3D code data
=-=-=
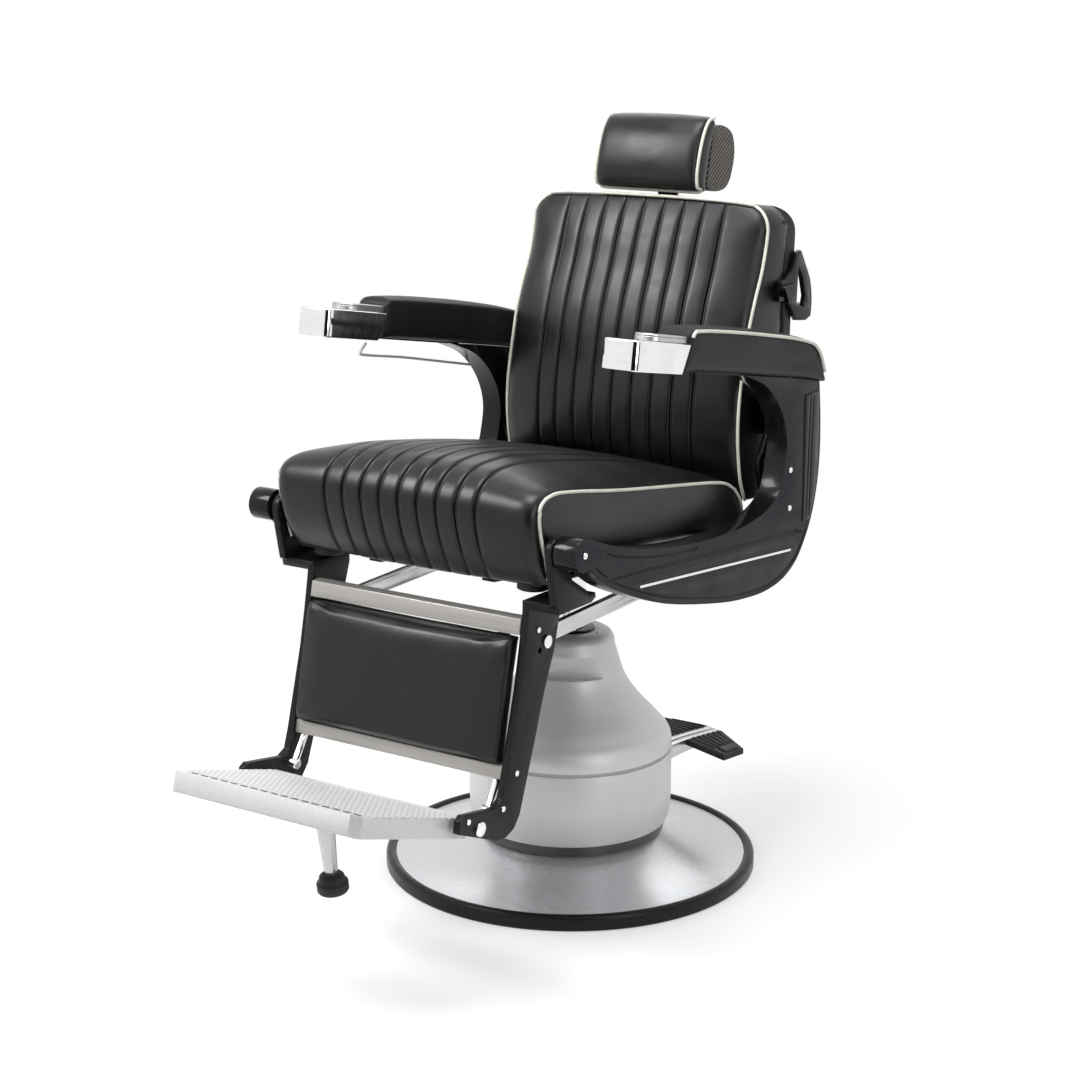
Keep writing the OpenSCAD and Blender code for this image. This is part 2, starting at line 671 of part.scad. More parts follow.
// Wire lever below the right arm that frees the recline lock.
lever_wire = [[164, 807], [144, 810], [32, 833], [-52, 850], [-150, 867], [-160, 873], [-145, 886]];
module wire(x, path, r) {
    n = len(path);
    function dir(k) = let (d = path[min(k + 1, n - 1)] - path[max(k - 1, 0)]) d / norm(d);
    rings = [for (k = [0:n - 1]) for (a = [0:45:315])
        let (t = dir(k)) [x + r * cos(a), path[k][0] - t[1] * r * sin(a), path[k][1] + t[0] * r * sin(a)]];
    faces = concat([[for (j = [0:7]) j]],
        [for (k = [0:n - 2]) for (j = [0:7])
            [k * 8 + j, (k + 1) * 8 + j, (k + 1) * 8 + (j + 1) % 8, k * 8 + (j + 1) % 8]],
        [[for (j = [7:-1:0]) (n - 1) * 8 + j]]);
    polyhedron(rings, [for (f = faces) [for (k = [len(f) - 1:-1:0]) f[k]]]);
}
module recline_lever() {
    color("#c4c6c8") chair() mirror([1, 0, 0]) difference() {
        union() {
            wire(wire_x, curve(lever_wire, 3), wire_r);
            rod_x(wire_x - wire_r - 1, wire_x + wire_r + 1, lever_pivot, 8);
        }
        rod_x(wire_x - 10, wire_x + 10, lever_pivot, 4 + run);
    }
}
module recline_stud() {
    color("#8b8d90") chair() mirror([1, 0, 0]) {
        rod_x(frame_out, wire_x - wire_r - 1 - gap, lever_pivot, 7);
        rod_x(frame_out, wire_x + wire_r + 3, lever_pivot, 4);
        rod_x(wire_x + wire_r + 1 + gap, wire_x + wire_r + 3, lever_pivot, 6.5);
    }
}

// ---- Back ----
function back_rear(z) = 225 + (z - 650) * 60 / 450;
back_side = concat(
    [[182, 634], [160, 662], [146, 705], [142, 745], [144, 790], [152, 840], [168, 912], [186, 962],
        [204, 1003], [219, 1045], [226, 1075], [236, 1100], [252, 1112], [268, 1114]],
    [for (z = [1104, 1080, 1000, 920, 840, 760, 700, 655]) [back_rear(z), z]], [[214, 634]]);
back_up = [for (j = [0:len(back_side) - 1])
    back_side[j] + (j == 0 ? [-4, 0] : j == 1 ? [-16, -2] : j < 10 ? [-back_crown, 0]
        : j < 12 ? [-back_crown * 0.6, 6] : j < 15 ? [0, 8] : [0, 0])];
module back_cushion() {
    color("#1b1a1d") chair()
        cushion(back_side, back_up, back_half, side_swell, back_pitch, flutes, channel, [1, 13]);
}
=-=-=
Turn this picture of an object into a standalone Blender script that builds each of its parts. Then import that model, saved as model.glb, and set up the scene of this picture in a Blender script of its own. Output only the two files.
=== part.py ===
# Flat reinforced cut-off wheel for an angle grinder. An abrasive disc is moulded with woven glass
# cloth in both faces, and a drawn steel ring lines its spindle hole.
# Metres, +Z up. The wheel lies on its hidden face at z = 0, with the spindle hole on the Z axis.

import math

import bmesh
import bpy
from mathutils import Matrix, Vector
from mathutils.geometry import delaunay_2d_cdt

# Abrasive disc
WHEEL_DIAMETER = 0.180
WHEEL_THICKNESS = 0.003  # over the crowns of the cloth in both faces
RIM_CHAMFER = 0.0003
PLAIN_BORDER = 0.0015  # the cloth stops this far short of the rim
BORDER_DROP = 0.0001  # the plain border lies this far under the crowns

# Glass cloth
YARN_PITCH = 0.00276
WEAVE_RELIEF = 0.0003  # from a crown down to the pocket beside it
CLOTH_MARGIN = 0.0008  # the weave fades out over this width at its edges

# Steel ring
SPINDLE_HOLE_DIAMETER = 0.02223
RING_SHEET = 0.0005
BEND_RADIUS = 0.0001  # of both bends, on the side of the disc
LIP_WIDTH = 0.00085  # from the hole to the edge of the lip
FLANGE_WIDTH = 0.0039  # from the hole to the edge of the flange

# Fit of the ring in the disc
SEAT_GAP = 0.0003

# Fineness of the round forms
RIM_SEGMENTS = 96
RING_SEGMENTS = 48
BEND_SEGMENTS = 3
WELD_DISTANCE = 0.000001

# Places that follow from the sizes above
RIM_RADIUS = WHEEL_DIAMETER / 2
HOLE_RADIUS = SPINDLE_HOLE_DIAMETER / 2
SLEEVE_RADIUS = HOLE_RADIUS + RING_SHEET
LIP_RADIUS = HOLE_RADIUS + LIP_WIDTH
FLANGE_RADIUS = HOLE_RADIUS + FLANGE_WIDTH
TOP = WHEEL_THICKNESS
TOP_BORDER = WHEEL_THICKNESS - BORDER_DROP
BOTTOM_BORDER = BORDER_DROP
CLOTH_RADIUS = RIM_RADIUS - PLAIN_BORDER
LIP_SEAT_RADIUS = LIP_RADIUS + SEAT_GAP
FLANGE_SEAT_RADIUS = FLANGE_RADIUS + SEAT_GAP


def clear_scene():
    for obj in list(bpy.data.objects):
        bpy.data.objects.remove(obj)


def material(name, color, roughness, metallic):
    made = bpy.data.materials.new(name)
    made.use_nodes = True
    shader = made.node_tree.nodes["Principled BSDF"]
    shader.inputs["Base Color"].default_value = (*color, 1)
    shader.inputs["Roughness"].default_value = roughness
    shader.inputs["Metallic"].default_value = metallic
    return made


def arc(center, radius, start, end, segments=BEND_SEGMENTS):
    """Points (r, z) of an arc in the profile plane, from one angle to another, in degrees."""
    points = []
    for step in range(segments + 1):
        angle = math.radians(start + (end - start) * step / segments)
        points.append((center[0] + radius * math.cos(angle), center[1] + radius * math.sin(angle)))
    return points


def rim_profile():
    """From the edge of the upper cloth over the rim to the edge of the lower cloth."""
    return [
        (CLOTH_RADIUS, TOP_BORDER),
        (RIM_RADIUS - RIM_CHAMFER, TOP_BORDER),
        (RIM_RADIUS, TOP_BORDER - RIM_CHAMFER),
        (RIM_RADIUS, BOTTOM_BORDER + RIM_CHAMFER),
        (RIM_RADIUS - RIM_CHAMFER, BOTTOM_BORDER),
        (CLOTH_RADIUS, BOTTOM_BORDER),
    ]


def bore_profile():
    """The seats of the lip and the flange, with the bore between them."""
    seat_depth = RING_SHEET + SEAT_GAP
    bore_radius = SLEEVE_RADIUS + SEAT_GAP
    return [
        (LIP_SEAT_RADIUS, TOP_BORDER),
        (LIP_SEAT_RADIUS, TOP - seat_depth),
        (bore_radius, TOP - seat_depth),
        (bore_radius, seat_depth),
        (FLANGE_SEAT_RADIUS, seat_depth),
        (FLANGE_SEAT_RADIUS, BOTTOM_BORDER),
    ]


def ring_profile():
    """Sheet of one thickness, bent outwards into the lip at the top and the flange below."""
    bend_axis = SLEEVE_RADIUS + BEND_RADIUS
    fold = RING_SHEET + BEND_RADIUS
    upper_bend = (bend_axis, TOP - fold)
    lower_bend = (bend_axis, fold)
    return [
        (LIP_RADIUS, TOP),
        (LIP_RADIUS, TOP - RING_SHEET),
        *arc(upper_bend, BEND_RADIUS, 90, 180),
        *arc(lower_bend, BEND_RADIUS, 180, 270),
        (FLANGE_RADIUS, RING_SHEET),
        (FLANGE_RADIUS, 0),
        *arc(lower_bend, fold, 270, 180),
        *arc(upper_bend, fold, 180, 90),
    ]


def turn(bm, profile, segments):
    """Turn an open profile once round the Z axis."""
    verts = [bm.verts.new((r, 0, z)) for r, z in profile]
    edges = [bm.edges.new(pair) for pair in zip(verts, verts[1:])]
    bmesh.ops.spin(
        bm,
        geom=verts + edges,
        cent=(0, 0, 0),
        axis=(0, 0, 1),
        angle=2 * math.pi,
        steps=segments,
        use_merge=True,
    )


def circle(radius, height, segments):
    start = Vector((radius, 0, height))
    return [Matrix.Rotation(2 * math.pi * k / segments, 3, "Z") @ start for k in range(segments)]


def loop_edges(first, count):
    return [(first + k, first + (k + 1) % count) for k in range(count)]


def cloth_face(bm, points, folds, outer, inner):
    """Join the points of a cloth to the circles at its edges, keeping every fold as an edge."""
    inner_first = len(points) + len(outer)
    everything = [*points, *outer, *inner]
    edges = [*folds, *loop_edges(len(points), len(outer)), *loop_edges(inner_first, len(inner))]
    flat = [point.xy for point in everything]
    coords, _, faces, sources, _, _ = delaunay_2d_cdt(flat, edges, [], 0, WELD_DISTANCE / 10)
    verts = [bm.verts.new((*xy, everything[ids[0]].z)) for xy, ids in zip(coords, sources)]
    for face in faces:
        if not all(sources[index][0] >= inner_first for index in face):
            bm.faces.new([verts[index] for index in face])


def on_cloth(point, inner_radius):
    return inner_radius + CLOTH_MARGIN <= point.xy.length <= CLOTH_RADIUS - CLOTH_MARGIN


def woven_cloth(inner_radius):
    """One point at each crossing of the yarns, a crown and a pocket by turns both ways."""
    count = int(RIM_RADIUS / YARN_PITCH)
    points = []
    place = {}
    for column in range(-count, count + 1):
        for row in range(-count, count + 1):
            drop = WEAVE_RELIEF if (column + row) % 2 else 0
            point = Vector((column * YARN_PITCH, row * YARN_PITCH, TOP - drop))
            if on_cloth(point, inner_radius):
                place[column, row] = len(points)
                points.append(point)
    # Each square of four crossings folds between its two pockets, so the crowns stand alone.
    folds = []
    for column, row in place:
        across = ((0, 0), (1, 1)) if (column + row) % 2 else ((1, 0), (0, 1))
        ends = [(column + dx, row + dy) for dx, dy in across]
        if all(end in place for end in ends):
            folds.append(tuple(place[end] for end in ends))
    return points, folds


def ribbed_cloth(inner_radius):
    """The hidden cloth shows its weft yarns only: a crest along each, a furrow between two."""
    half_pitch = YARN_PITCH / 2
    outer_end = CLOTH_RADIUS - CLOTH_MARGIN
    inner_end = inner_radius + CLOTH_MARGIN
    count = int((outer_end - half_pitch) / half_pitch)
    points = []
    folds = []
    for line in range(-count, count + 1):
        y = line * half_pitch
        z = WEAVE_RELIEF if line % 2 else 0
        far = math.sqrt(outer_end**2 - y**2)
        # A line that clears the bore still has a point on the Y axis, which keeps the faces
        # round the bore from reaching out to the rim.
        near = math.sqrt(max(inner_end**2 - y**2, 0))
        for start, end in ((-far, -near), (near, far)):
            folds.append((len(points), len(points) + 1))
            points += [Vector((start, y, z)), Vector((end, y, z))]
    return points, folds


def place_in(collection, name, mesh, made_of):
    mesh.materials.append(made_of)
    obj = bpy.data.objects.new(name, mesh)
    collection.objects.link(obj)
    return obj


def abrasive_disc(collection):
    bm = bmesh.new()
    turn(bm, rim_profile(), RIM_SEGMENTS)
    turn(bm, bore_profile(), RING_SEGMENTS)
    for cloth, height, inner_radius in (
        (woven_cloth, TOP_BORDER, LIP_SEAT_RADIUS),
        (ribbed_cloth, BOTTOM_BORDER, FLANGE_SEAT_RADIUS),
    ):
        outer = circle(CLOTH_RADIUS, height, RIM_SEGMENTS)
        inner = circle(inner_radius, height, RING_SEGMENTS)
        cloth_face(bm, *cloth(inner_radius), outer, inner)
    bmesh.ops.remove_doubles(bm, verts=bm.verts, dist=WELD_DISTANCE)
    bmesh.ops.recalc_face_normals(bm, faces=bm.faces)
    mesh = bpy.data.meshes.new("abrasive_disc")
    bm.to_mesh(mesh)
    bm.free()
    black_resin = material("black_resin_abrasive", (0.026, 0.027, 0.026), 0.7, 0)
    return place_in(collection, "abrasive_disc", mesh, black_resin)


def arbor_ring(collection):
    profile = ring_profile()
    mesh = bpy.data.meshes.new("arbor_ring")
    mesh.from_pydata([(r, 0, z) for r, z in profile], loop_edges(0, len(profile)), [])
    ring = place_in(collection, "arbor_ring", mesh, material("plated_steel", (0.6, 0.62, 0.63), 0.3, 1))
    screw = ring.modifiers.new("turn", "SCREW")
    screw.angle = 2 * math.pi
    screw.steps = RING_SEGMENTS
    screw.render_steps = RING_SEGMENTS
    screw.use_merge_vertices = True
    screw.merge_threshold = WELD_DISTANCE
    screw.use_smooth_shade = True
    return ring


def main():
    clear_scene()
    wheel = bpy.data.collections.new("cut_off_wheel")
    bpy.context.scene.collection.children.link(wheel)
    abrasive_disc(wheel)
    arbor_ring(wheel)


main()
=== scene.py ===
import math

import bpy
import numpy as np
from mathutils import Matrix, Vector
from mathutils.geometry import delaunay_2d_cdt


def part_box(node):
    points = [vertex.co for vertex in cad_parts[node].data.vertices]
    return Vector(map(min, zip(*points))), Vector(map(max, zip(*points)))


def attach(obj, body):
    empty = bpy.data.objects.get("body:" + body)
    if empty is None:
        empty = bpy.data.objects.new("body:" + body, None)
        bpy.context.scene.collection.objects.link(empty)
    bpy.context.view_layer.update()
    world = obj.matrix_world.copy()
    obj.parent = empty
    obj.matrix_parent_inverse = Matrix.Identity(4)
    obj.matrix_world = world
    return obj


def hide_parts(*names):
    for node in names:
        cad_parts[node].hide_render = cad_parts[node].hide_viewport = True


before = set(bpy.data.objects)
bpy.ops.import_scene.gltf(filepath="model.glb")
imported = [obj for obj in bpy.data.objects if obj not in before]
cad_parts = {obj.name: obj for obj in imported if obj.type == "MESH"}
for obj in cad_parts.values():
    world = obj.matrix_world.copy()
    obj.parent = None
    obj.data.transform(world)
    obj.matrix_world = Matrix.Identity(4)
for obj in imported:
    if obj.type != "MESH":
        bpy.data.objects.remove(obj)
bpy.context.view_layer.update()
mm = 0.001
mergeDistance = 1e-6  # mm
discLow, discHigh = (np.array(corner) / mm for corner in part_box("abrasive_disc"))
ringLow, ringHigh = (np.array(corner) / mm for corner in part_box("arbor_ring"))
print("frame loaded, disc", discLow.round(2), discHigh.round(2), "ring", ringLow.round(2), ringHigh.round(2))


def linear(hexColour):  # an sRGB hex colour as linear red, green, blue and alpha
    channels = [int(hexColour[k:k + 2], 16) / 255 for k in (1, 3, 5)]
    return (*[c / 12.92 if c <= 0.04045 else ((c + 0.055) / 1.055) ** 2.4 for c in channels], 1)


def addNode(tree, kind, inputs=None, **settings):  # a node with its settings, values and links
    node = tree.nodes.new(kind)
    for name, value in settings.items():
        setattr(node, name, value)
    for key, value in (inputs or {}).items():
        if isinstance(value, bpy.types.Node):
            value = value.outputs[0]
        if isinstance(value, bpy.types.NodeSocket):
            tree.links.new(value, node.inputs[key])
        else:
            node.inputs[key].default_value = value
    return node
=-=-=
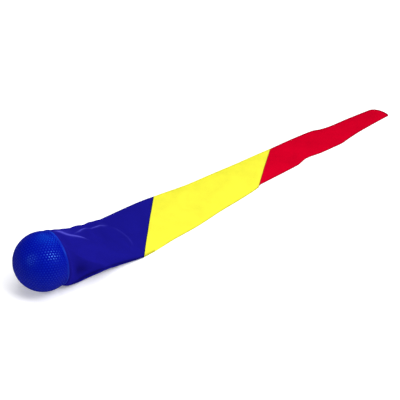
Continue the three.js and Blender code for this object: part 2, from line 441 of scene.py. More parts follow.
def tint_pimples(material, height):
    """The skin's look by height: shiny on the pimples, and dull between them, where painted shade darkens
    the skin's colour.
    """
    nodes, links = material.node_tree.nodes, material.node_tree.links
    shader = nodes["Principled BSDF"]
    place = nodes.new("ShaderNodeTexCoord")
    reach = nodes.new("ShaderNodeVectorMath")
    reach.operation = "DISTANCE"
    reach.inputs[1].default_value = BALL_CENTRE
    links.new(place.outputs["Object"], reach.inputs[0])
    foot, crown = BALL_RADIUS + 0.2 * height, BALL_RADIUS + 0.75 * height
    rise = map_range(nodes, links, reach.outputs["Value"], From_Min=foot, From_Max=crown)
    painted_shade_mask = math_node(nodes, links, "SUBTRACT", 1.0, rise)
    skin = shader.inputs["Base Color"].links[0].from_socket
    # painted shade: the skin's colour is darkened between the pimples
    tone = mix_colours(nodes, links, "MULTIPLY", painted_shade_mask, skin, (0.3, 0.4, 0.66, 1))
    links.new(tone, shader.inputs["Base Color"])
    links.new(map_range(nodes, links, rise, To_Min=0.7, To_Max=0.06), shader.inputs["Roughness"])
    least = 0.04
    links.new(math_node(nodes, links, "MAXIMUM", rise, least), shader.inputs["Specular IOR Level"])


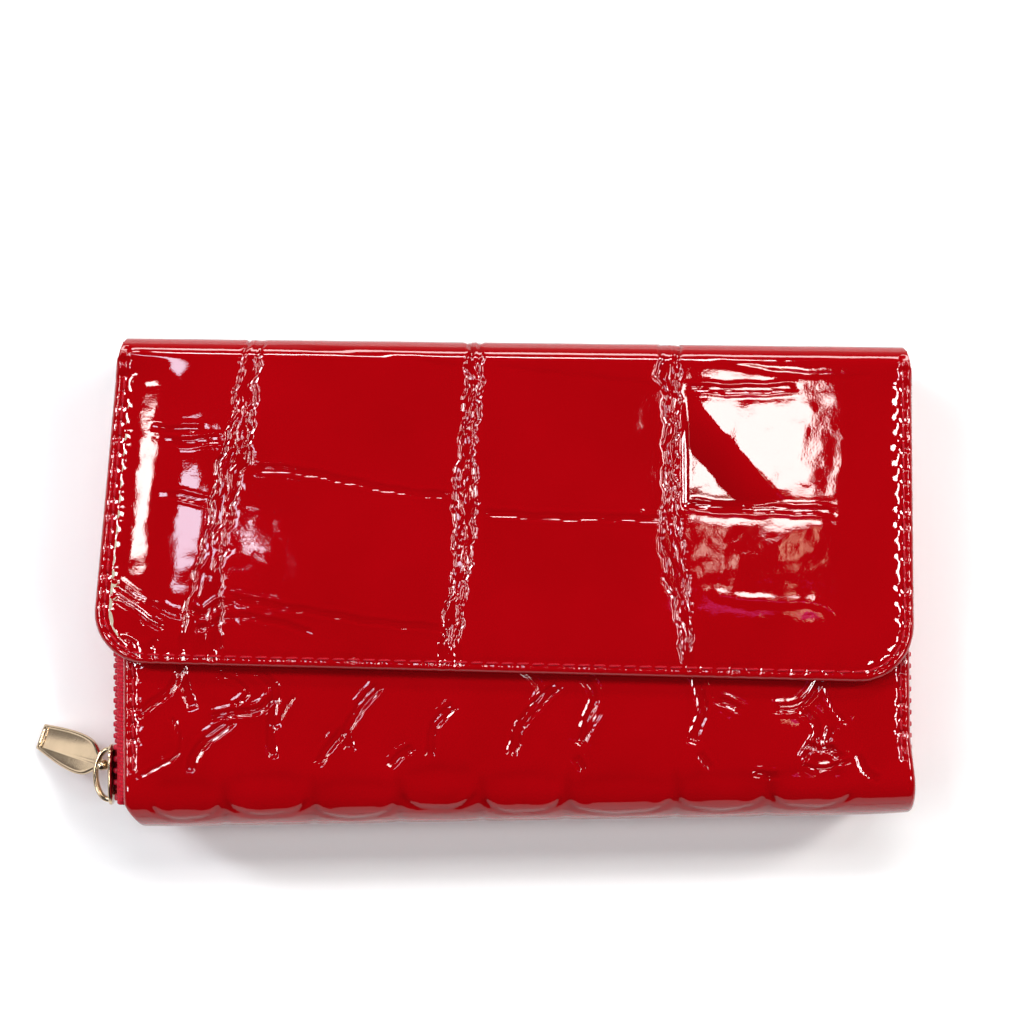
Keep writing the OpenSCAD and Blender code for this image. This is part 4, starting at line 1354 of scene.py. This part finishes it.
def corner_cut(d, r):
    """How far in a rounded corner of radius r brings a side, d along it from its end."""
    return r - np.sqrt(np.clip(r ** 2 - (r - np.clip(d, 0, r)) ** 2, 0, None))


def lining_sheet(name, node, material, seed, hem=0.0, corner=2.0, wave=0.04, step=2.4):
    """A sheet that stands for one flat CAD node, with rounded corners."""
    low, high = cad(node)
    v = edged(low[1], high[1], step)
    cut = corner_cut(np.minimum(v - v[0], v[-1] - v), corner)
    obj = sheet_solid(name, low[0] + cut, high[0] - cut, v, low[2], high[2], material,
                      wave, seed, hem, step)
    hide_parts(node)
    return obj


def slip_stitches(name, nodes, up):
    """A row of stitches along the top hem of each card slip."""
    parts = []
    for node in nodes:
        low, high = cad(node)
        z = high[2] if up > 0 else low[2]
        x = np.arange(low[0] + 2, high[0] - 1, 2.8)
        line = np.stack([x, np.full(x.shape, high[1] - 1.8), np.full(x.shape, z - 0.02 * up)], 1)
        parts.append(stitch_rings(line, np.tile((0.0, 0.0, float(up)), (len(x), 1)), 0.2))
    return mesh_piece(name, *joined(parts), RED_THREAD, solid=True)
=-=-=
*To be done*. Exactly the lines from the line containing "bpy.context.scene.collection.children.link(wheel)" to the line containing "bpy.context.scene.collection.objects.link(empty)", both included, are to be set down; no other line belongs in the answer.

*Answer to this problem*.
    bpy.context.scene.collection.children.link(wheel)
    abrasive_disc(wheel)
    arbor_ring(wheel)


main()
=== scene.py ===
import math

import bpy
import numpy as np
from mathutils import Matrix, Vector
from mathutils.geometry import delaunay_2d_cdt


def part_box(node):
    points = [vertex.co for vertex in cad_parts[node].data.vertices]
    return Vector(map(min, zip(*points))), Vector(map(max, zip(*points)))


def attach(obj, body):
    empty = bpy.data.objects.get("body:" + body)
    if empty is None:
        empty = bpy.data.objects.new("body:" + body, None)
        bpy.context.scene.collection.objects.link(empty)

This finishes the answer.